In his concerns about the ultimate impact of immigration on his country's institutions, Fortuyn probably exaggerated. The Netherlands already has among the most restrictive immigration policies in Europe, rejecting two of every three would-be immigrants. The American experience has been that wave after wave of immigrants, initially feared as having hostile values and alien religions, have enriched our country. As an American, I say open the floodgates to people who want to come here.

But if I were Dutch I might see immigration differently. A small nation of 16 million people, the Netherlands is already the second most densely populated country in the world. Almost 10 percent of the country's population is non-European, the highest rate in Western Europe. Rotterdam, the country's second-largest city, is now 45 percent foreign-born. Unlike Americans, the Dutch have a long history, culture, and language uniquely their own. Those things are surely worth preserving.

The most important thing Fortuyn did for gays, however, was simply to stand his own independent ground against vicious criticism. He proved a gay person could support free markets, individual liberty, a rollback in government bureaucracy, and tough anti-crime measures. He identified with the problems of hard-working, middle-class citizens. What's more, it appeared they increasingly identified with him.

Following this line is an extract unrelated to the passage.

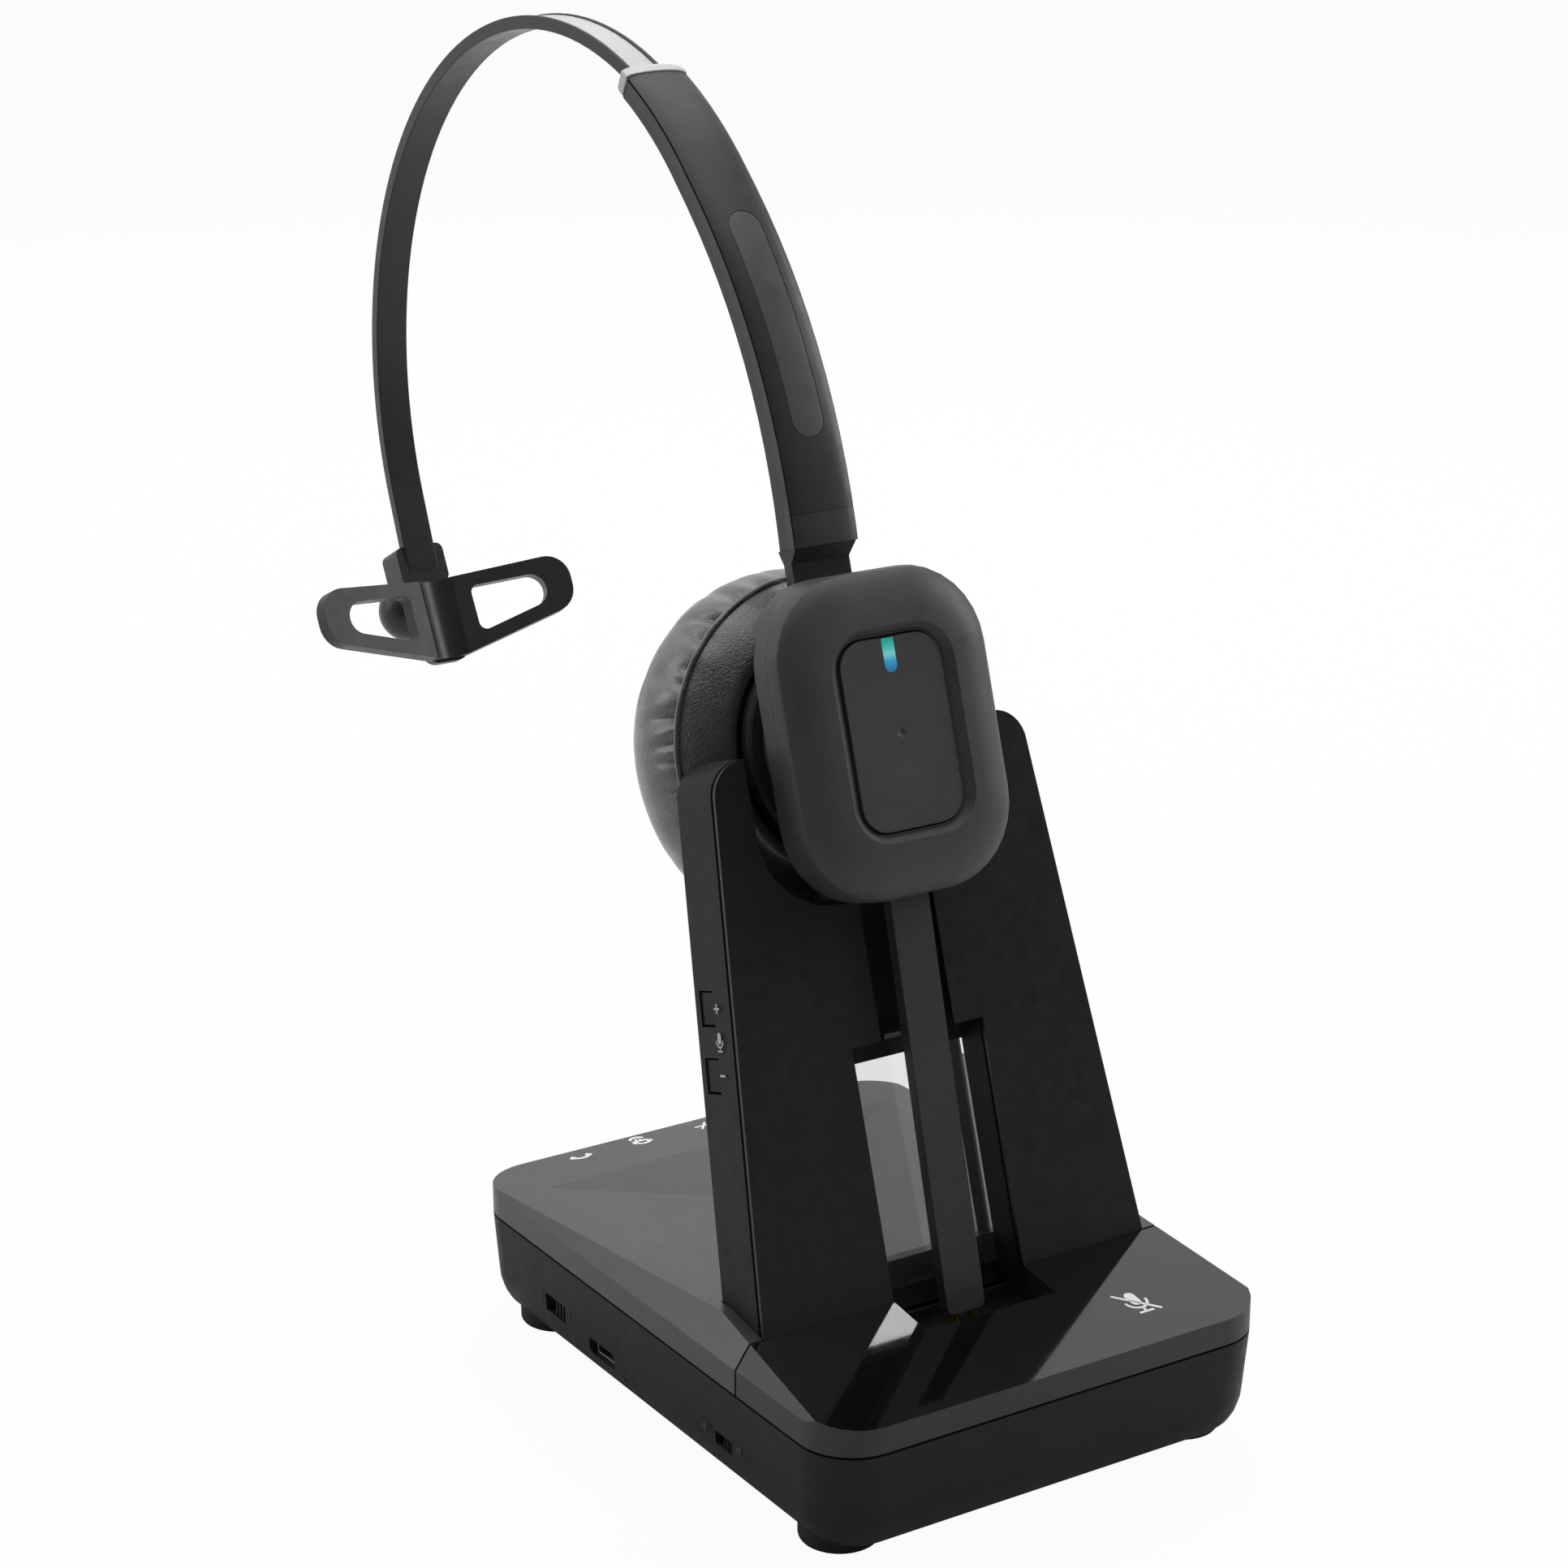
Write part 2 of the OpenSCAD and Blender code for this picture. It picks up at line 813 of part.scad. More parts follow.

Fortuyn refused to be shoved into a particular politics because of his sexual orientation. He defied standard expectations about what gays should think and say, and so made room for the rest of us to do likewise. It's not surprising the media was unable to compose a coherent or truthful sentence about him, unaccustomed as they are to seeing a gay person think for himself.

Some people are ennobled by their untimely deaths; when they are gone, we suddenly realize how much promise was lost. James Dean was not a great actor, but he might have been. John Kennedy was not a great president, but he could have been. Pim Fortuyn was not given the chance to show that a homosexual could be entrusted with the stewardship of his nation's most precious values, but he should have been.